# Interesting Podcast by Tony Northrup.



## Chaitanya (Jul 16, 2019)




----------



## privatebydesign (Jul 16, 2019)

Yes the Jason scandal is reaching further afield. 

Don’t know if I am smart or dumb but in 41 years of shooting I have never asked a model to shoot nude.


----------



## Ozarker (Sep 12, 2019)

Just saw this and want to chime in. When I lived in Nevada I got banned from the Las Vegas TFP page on Facebook. Here's the back story: A model posted a horrifying experience she had with a photographer. She agreed to shoot TFP with him. When they met she made mistake #1 and had no escort to make sure she was safe. Mistake #2: She got in his car where there was a male model she had no idea would be participating. Mistake #3 Details of the shoot were not worked out before agreeing to do the shoot. It all went down hill from there. The photographer left Vegas and got on a BLM dirt road to nowhere. The model pleaded to be taken back to Vegas immediately. The photographer just laughed it off and kept going for about 40 miles into the desert. The model was terrified. When the photographer did stop, there was a grave already dug. Turns out the shoot involved the male and female model posing nude in the grave. She was hysterical and terrified because this was not what had never agreed to post nude, much less in compromising positions with a male. She was in fear for her life. The photographer told her he was happy she was scared because it added to the realism of the shoot. She was so scared she felt she had to do what they wanted. Had they ditched her in the desert, she'd have died.

Anyway, she related her experience afterwards on the Facebook TFP page. You would not believe the number of models and photographers who ripped her a new a-hole.

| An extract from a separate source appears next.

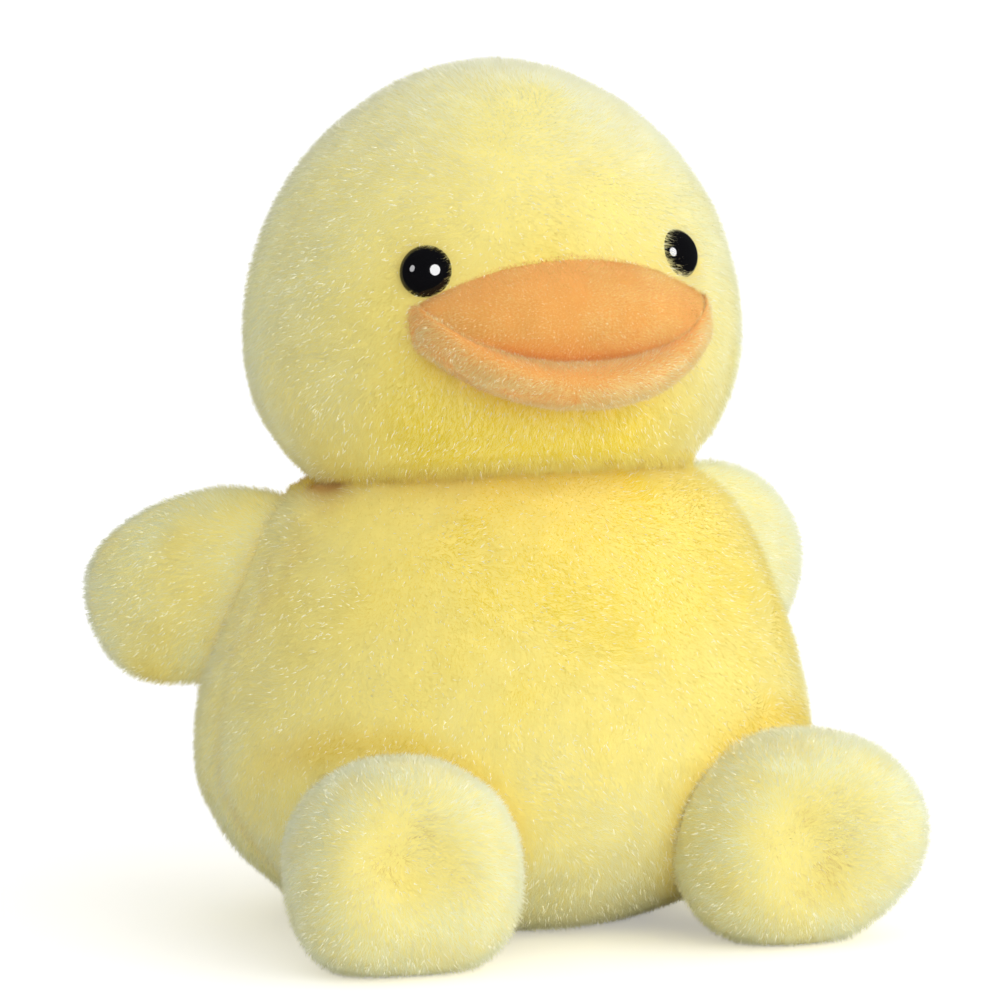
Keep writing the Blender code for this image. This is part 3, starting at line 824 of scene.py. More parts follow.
def shoulder(points):
    """Share of the body's width that stays: it narrows over the last 8 mm below the neck seam."""
    under = -over_neck(points) / MM
    sideways = np.abs(np.sin(np.radians(longitude(points)))) ** 2
    return 1 - 0.11 * sideways * np.clip(1 - under / 8.0, 0, 1) ** 2


# %% Sink the pit beside the neck
PIT = np.array([-31.1, -10.4, 67.0]) * MM
PIT_INTO = unit(np.array([0.36, 0.92, -0.12]))
PIT_RADIUS = 3.1 * MM
PIT_SINK = 4.8 * MM


def pit_depth(points):
    """The hollow beside the neck where head, body and wing meet.

    It is exp(-(gap / 3.1 mm)^2), with the gap from the line that runs through it inwards, from
    8 mm before the pit to 16 mm behind it.
    """
    along = (points - PIT) @ PIT_INTO
    gap = gap_to(points - PIT, along[..., None] * PIT_INTO)
    return bell(gap, PIT_RADIUS) * (np.abs(along - 4 * MM) < 12 * MM)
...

So, I typed out a safety guide for models. 1. Always bring and escort. 2. Always have all details of the shoot before agreeing to the shoot. 3. Take a photo of the photographer and his license plate and post it to social media as soon as you meet him. 3. Never go to a shoot location in the photographer's car. Always take your own car, etc, etc, etc. Anyway, I posted the whole thing and then all the photographers, including admins jumped all over me. One said I had no right to tell people how to run their shoots. I explained that my post was about keeping models (many that are very naive) safe and not telling anyone how to shoot. I was cussed at, berated, and run down for about 20 minutes by at least 30 photographers and then the admin banned me. I PM'd the model to tell her to go to the police. I never heard back. Can you imagine your 18 year old daughter or underage daughter running into one of these creeps and having her life ruined because she believed a photographer that tells her he can make her a star?

My conclusion is that Las Vegas has many, many, many creeps who don't give a damn about models. The TFP group here in DFW blacklists the creeps, not the good folks. To join some of the groups here, one must be recommended by a model who has worked with the photographer before.

When I do a shoot I require the model bring an escort. She never gets in my car. She is never asked to reveal herself. I don't touch her at all unless to move her hair or the way her dress is arranged and only before asking first. I have shot nudes when asked. I also keep my iPhone in my front pocket or nearby recording audio and video to protect myself. My wife is almost always with me. My professionalism gets me shoots with models because word of mouth gets around that Charles Diaz will treat you with the utmost of respect. I want everyone to feel safe. They know it and they appreciate it. I could get a different model nearly every day... because they all talk and they all know they will be respected and safe.


----------